Today

by Harry on March 29, 2014

In one of the TV discussions of Tony Benn’s death, Diane Abbott pointed out that much of what Benn had fought for, and been ridiculed and despised for, had simply become mainstream. I’d never thought of it that way, because I had focused on those things he fought for that parted even farther from the mainstream. But she was right. For example, 30 years ago, nobody would have taken you seriously if you’d said that, in 30 years time, gay and lesbian Britons would be able to marry the person they loved, let alone under a law passed by a Conservative government. Not that anybody would have said that, because it was such a manifestly ridiculous thing to say. Congratulations to all those who fought for this, apparently absurd, goal. Today, just celebrate.
(posted 3/28 in the US, but 29/3 in the UK)

{ 9 comments }

1

P.M.Lawrence 03.29.14 at 1:16 am

Actually, 29/3 or 29.3 in the U.K. (and here in Australia).

2

Abbe Faria 03.29.14 at 5:44 am

Are you saying Benn supported gay marriage 30 years ago? Lots of things he did campaign for came true – like the NHS, welfare state and end of colonialism. But while he opposed section 28 and supported equalisation of the age of consent, I think his support for gay marriage is much more recent. That’s not a criticism, just an observation – even the gay rights movements postion on marriage has dramatically reversed in that time.

3

Tim Worstall 03.29.14 at 9:38 am

” Lots of things he did campaign for came true – like the NHS, welfare state and end of colonialism. “

That’s also a bit odd.The NHS came into being in 1948. It was in the 45 manifesto (when Benn was 20 years old) He entered Parliament in 1950. The welfare state was largely the Beveridge Plan, from what, 1943? 44? And the beginnings were with Lloyd George in 1909. Indian independence in 1947.

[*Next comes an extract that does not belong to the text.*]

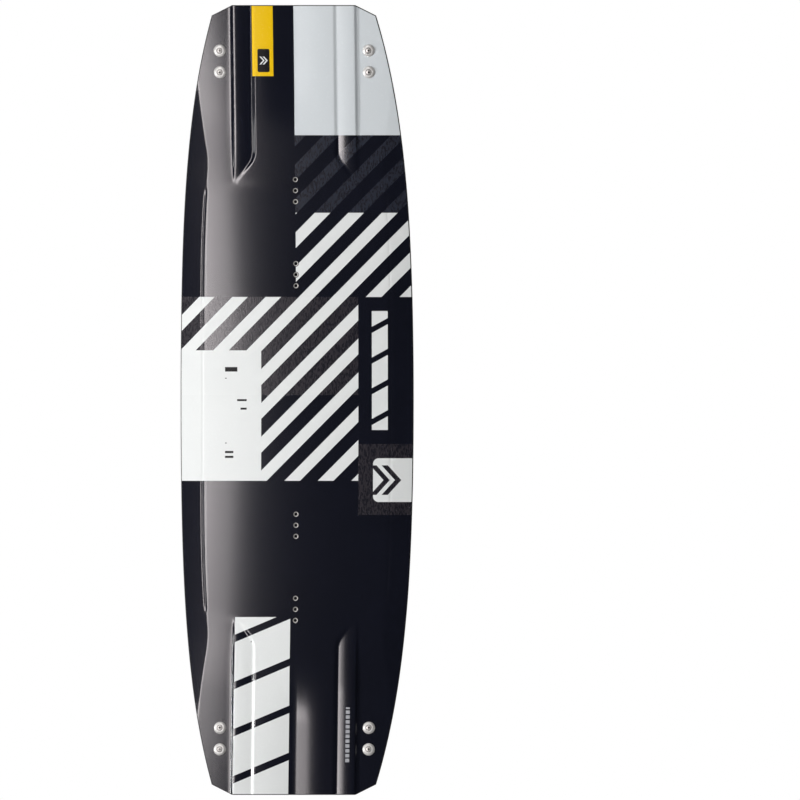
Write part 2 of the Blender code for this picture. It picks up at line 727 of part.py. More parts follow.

Benn may well have thought that all of these were very good things, he certainly supported them later on. But it’s a bit of a stretch to say that he was campaigning for them before they arrived.

4

Harry 03.29.14 at 2:16 pm

No, I didn’t mean that; I was just musing that among the things that would get you ridiculed as a looney lefty (and who was ridiculed more than he was? — oh yes, Ken Livingstone) was support for gay rights. And it wasn’t a popular cause even in the left of the labour movement, so it mattered that Benn was visibly on the right side.

5

Abbe Faria 03.29.14 at 4:39 pm

Thanks Tim. Point taken. But what has gone mainstream of Benn’s positions if we take that standard? His anti-war position and euro-scepticism are certainly the two ones with most salience today (and not coincidently positions with considerable support on the right). But I’m not sure what else, definitely not his industrial policy…

Harry. I completely agree some of the ‘loony left’ agenda is mainstream – like anti-discriminatory support for sexual and racial equality and support for gay rights. It’s interesting to take the other perspective too, adoption hasn’t been wholesale, the early gay right movement opposed marriage as a oppressive institution – that position has been reversed – and AIDS toned down some of the more sexually extreme aspects of gay liberation. Support for a united Ireland and liberal attitudes towards child sexuality, were other loony left positions now abandoned. There’s stuff that went mainstream, but also parts that are much less acceptable now than then.

6

Matt Heath 03.29.14 at 9:29 pm

Saying co-ops should control a significant part of the economy went from a Bennite policy to the Big Society.

7

bad Jim 03.30.14 at 6:21 am

Let’s just celebrate. It’s kind of a big deal. America’s been experiencing a rolling celebration, as one state after another accedes to the gay agenda, and since it’s been going on for a while you’d think it was no big deal, but everyone gets so emotional it’s hard not to share the joy.

8

Tim Worstall 03.30.14 at 1:19 pm

“No, I didn’t mean that; I was just musing that among the things that would get you ridiculed as a looney lefty (and who was ridiculed more than he was? — oh yes, Ken Livingstone) was support for gay rights.”

Even that I’m not sure about. Roy Jenkins wasn’t particularly seen as a looney lefty but his decriminalisation in 1967 (?) was the first step along the way. Or if we step it back a bit to Wolfson it also wasn’t particularly “left” was it? Rather more classical liberal than anything else.

9

Katherine 04.02.14 at 4:28 pm

Roy Jenkins wasn’t “classical liberal”, he was left. Don’t try to rewrite history Tim.